Bien que l’architecture définisse une partie importante du cadre de vie de tout un chacun, les résultats sont pour le moins contrastés. Il émerge de cette enquête une différence très claire voire une opposition entre la vision savante des architectes et des jeunes diplômés, celle des médiateurs dont la mission est de précisément susciter un désir d’architecture chez les Français et celle du grand public, catégorisé en différents groupes selon le goût et l’appétence pour la discipline. Les références populaires des architectes célèbres sont connues mais très limitées : Vauban et ses forts, Haussmann et Paris, Le Corbusier et ses cités radieuses sont parmi les plus cités, alors même que ni Vauban ni Haussmann n’étaient architectes.
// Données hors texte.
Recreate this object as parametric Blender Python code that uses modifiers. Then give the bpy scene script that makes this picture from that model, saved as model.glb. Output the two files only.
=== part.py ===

Parmi les contemporains, Jean Nouvel se détache mais n’est identifié que par une moitié des Français, alors que 80 % n’ont jamais entendu parler de Christian de Portzamparc ou de Renzo Piano. Sans doute cette très faible notoriété serait-elle à rapprocher de celle des artistes ou des compositeurs contemporains, dont la reconnaissance ne dépasse pas quelques cercles élitistes.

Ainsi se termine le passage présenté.